Early IBM database management systems used various combinations of ISAM and BDAM datasets - usually BDAM for the actual data storage and ISAM for indexes.

In the early 1970s IBM's virtual memory operating systems introduced a new file management component, VSAM, which provided similar facilities:

• Entry-Sequenced Datasets (ESDS) provided facilities similar to those of both sequential and BDAM datasets, since they could be read either from start to finish or directly by specifying an offset from the start.
• Key-Sequenced Datasets (KSDS) were a major upgrade from ISAM: they allowed secondary keys with non-unique values and keys formed by concatenating non-contiguous fields in any order; they greatly reduced the performance problems caused by overflow records in ISAM; and they greatly reduced the risk that a software or hardware failure in the middle of an index update might corrupt the index.

These VSAM formats became the basis of IBM's database management systems, IMS/VS and DB2 - usually ESDS for the actual data storage and KSDS for indexes.

VSAM also included a catalog component used for MVS' master catalog.

Partitioned datasets (PDS) were sequential datasets subdivided into "members" that could be processed as sequential files in their own right. The most important use of PDS was for program libraries - system administrators used the main PDS as a way to allocate disk space to a project and the project team then created and edited the members.

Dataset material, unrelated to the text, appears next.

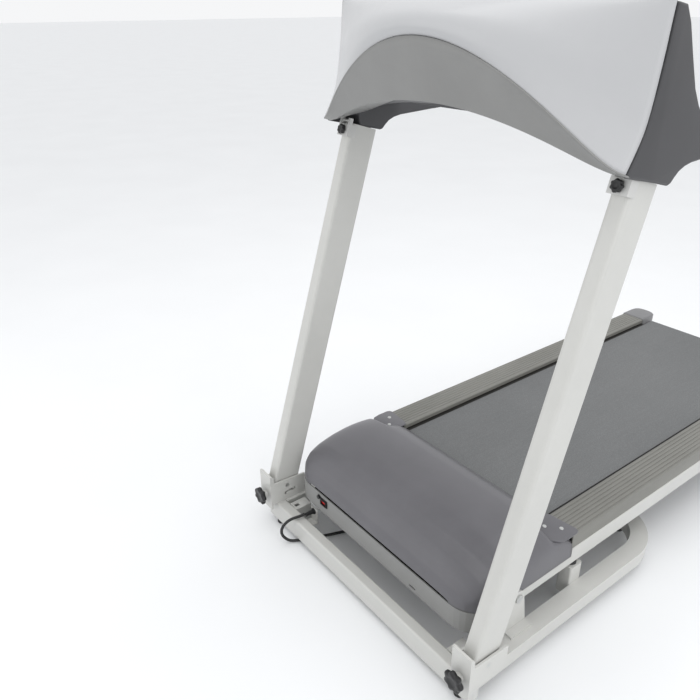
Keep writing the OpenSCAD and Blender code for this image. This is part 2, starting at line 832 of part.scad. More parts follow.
front_tube();
base_loop();
tube_end_caps();
rubber_pads();
upright_brackets();
wheel_housings();
wheel_axles();
transport_wheel_left();
transport_wheel_right();
deck_pivot_plates();
deck_pivot_bolts();
rest_posts();
strut_crossbar();
strut_cylinder();
strut_rod();
gland_plate();
strain_relief();
mains_lead();
lead_coil();
mains_plug();
deck_side_tubes();
deck_crossbars();
deck_board();
deck_cushions();
running_belt();
front_roller();
rear_roller();
roller_axles();
side_rail_left();
side_rail_right();
rear_cap_left();
rear_cap_right();
rear_legs();
motor_hood();
front_cover();
belly_pan();
hood_screws();
drive_motor();
motor_flywheel();
drive_belt();
motor_controller();
switch_bezel();
power_rocker();
reset_button();
upright_left();
upright_right();
upright_pivot_pins();
console_hinge_blocks();
lower_knob_left();
lower_knob_right();
upper_knob_left();
upper_knob_right();
console_shell();
console_panel();
side_arm_left();
side_arm_right();
start_button();
stop_button();
safety_key();
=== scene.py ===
# %% [markdown]
# # A folding treadmill, dressed over its CAD frame
# The treadmill's frame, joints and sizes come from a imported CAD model. This lesson loads that
# model, sets up the camera, light and floor, then gives each piece its finish, and models the
# moulded covers, the lead and the small fittings that a CAD solid only stands in for.

# %% Load the frame
import bpy, bmesh, math
from mathutils import Matrix, Vector


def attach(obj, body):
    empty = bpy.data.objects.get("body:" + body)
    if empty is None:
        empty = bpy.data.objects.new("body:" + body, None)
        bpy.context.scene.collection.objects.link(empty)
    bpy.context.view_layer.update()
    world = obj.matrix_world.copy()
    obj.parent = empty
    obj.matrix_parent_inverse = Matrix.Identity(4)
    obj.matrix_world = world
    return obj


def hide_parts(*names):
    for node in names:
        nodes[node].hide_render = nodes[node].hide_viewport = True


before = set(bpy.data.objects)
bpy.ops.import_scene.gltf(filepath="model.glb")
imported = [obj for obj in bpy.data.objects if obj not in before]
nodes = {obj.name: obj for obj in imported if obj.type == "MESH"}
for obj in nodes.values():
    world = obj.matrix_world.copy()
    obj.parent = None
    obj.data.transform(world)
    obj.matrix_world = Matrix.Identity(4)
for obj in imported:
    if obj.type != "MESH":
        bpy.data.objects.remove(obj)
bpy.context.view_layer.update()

# %% [markdown]
# Two lengths place everything else. Along the machine, positions are easiest to read from the
# rear edge of the motor hood, where the belt starts to show. The belt's top is the other datum.

# %% Datums
MM = 0.001
HOOD_Y = -0.444
BELT_Z = 0.210


def at(x, y, z):
    """A point in metres, from millimetres with Y measured from the hood's rear edge."""
    return Vector((x * MM, y * MM + HOOD_Y, z * MM))


# %% [markdown]
# ## Camera, light and floor
# A product picture is taken from chest height at the corner of the machine. A large soft area
# light above and two weak ones at the sides leave gentle shadows, and a pale floor catches them.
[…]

Generation Data Groups (GDGs) were originally designed to support grandfather-father-son backup procedures - if a file was modified, the changed version became the new "son", the previous "son" became the "father", the previous "father" became the "grandfather" and the previous "grandfather" was deleted. But one could set up GDGs with a lot more than 3 generations and some applications used GDGs to collect data from several sources and feed the information to one program - each collecting program created a new generation of the file and the final program read the whole group as a single sequential file (by not specifying a generation in the JCL).

Modern versions of MVS (e.g., z/OS) also support POSIX-compatible "slash" filesystems along with facilities for integrating the two filesystems. That is, the OS can make an MVS dataset appear as a file to a POSIX program or subsystem. These newer filesystems include Hierarchical File System (HFS) (not to be confused with Apple's Hierarchical File System) and zFS (not to be confused with Sun's ZFS).